### [PROVIDED MATERIAL]
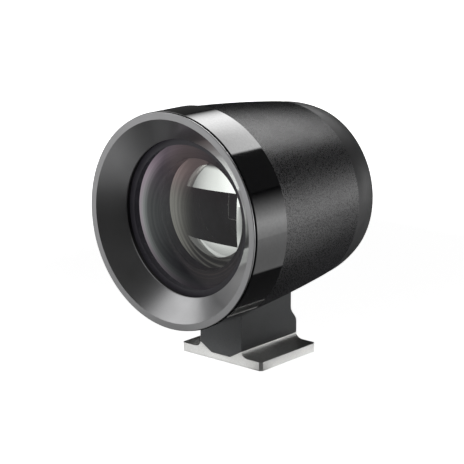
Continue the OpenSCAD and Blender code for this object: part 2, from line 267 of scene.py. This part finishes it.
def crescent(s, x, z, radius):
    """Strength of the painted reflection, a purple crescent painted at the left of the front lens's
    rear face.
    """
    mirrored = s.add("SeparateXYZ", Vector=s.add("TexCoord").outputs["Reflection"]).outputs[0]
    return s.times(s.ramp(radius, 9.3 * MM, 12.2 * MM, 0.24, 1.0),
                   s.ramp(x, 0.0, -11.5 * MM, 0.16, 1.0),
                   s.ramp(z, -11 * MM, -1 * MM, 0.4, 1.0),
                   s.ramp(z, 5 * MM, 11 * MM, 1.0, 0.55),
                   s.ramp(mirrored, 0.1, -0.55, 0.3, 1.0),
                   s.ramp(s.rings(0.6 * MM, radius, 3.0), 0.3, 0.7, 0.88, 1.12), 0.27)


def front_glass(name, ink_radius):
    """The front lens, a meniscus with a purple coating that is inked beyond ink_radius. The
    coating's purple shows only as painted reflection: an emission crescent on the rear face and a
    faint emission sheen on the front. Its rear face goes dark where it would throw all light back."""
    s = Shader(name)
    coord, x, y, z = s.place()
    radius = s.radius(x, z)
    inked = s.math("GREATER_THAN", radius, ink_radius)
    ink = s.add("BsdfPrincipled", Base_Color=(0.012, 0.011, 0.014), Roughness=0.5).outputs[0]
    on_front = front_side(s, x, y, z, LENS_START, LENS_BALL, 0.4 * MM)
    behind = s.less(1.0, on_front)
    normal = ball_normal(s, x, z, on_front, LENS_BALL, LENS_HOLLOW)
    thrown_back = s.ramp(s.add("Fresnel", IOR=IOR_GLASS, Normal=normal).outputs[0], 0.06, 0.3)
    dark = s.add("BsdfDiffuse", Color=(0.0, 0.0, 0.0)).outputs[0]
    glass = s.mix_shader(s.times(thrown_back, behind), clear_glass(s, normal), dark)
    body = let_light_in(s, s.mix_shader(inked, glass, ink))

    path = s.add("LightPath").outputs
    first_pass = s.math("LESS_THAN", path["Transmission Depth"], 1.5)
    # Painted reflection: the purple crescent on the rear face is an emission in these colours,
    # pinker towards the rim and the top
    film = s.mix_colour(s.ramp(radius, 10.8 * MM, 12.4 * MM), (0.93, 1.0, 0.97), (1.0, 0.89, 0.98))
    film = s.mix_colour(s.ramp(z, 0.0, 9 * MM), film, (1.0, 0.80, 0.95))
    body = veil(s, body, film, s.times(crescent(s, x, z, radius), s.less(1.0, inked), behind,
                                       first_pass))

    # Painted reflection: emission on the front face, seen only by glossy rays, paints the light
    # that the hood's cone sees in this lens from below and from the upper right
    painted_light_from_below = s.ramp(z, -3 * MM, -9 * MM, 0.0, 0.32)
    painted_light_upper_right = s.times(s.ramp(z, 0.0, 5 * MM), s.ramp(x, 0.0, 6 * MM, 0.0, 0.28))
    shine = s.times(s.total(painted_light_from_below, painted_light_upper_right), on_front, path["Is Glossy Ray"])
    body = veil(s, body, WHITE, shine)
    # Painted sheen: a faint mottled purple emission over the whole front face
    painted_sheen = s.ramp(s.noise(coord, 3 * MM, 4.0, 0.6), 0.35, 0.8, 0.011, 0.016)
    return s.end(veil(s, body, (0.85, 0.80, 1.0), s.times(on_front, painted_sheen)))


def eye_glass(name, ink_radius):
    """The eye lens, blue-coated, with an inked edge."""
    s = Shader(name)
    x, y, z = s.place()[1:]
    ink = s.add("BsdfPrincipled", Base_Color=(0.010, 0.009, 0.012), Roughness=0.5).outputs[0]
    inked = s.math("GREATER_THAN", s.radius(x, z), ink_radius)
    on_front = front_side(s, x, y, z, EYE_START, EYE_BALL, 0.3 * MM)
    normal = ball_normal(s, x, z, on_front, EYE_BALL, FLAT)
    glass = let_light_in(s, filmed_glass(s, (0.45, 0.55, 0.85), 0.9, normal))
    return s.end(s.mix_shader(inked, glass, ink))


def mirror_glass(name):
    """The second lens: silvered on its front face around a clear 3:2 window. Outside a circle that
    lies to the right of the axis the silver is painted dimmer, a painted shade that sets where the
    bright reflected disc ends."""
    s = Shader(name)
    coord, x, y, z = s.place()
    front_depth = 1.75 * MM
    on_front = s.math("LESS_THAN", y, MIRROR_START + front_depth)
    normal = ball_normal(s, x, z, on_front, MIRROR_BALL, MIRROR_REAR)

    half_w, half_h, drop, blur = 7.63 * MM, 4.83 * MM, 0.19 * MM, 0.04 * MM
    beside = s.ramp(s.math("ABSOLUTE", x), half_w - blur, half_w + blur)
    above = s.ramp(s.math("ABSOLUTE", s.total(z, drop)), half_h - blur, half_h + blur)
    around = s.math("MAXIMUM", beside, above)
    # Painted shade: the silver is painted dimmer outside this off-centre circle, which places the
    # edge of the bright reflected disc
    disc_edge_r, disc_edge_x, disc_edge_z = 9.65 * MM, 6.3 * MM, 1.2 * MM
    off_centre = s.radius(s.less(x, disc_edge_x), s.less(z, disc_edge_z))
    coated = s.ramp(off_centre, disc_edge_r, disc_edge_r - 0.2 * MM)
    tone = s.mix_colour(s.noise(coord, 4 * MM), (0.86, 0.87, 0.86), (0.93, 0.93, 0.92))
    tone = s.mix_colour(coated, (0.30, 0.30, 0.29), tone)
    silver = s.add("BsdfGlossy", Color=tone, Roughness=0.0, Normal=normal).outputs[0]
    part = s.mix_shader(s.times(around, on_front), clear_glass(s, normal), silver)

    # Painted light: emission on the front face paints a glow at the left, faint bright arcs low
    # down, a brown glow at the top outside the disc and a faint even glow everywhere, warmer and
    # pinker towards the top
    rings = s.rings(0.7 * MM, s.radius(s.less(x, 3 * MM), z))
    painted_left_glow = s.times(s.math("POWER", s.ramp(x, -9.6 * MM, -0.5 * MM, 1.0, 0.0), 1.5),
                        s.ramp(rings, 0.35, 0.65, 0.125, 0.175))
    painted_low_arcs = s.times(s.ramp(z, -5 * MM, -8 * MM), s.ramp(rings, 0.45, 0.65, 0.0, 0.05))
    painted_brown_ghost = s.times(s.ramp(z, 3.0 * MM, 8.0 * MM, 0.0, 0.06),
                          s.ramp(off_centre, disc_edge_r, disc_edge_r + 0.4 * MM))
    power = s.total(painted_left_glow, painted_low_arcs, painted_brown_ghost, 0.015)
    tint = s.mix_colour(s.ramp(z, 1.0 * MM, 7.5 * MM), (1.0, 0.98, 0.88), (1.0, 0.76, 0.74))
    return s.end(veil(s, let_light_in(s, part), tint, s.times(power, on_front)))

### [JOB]
Check each line above for the word "this" and say how many have it, with nothing else.

### [EXPECTED OUTPUT]
3